José M. Cecilia received his B.S. degree in Computer Science from the Univ. of Murcia (Spain, 2005), his M.S. degree in Computer Science from the University of Cranfield (United Kingdom, 2007), and his Ph.D. degree in Computer Science from the University of Murcia (Spain, 2011).

Dr. Cecilia was predoctoral researcher at Manchester Metropolitan University (United Kingdom, 2010), supported by a collaboration grant from the European Network of Excellence on High Performance and Embedded Architecture and Compilation (HiPEAC). He has published several papers in international peer-reviewed journals and

conferences. His research interest includes heterogeneous architecture as well as bio-inspired algorithms for evaluating the newest frontiers of computing.



José M. García received an M.S. degree in Electrical Engineering and a Ph.D. degree in Computer Engineering from the Technical University of Valencia (Valencia, Spain).

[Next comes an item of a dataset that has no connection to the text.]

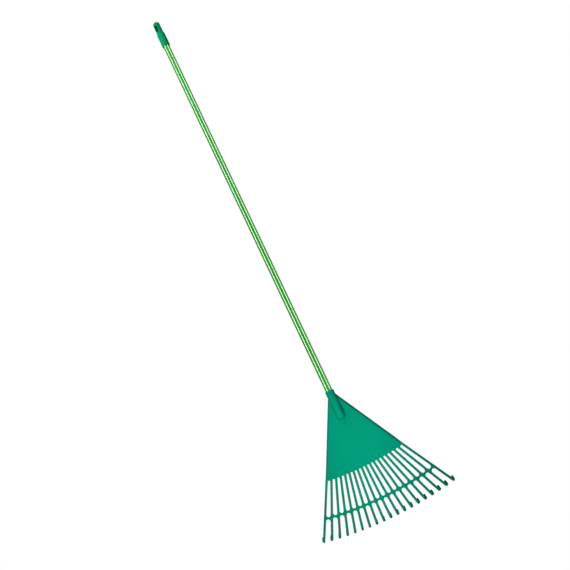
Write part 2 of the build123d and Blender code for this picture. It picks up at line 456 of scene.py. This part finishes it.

He is a professor of Computer Architecture at the Department of Computer Engineering, and also the Head of the Research Group on Parallel Computer Architecture. Prof. García is currently serving as the Dean of the School of Computer Science at the University of Murcia (Spain). He has developed several courses on Computer Structure, Peripheral Devices, Computer Architecture, Parallel Computer Architecture and Multicomputer Design. He specializes in

Computer Architecture, Parallel Processing and Interconnection Networks. His current research interests lie in the design of power-efficient heterogeneous systems, and the development of data-intensive applications for those systems (especially bioinspired evolutionary algorithms, and bioinformatics apps for new drug discovery). He has published more than 130 refereed papers in different journals and conferences in these fields. Prof. García is a member of the HiPEAC, the European Network of Excellence on High Performance and Embedded Architecture and Compilation. He is also a member of several international associations such as the IEEE and ACM.



Andy Nisbet completed his B.Sc. degree in Physics with Electronic Engineering and his Ph.D. in Electrical and Electronic Engineering from the Manchester University, UK in 1988 and 1993 respectively. From 1993–1999, he was a postdoctoral researcher in the Centre for Novel Computing at the Manchester University, and was a lecturer in Computer Science at the Trinity College Dublin, Ireland from 1999–2004 until he joined the Manchester Metropolitan University, UK as a senior lecturer.



**Martyn Amos** received his B.Sc. degree in Computer Science from Coventry University (UK, 1993) and his Ph.D. in DNA computation from the University of Warwick (UK, 1997). He was then awarded a Leverhulme Fellowship, before holding permanent academic positions at the Universities of Liverpool and Exeter. He moved to Manchester in 2006, where he is now a Reader in Novel Computation. His research interests include synthetic biology, nature-inspired algorithms, and agent-based simulation. He is the principal investigator for the EU-funded BACTOCOM and COBRA projects, and also works

extensively on public engagement with science and engineering.



**Manuel Ujaldón** received his B.S. degree in Computer Science from the Univ. of Granada (Spain, 1991) and his M.S. and Ph.D. degrees in Computer Science from the Univ. of Malaga (Spain, 1993 and 1996). During 1994 and 1995 he was a Research Assistant in the Computer Architecture Dept. at the Univ. of Malaga, where he became an Assistant Professor in 1996 and an Associate Professor in 1999.

Dr. Ujaldón was a predoctoral and postdoctoral researcher at the Computer Science Dept. of the University of Maryland (USA, 1994, 1996–97), visiting researcher at Biomedical Informatics Dept, of the Ohio State University

(USA, 2003–08), and Conjoint Senior Lecturer at the School of Electrical Engineering and Computer Science of the University of Newcastle (Australia, 2012–14). He has published 8 books on computer architecture and more than 70 refereed papers, which have been referenced more than 500 times according to Google Scholar. His research interest includes many-core architectures and CUDA programming

for running biomedical and image processing applications on GPUs.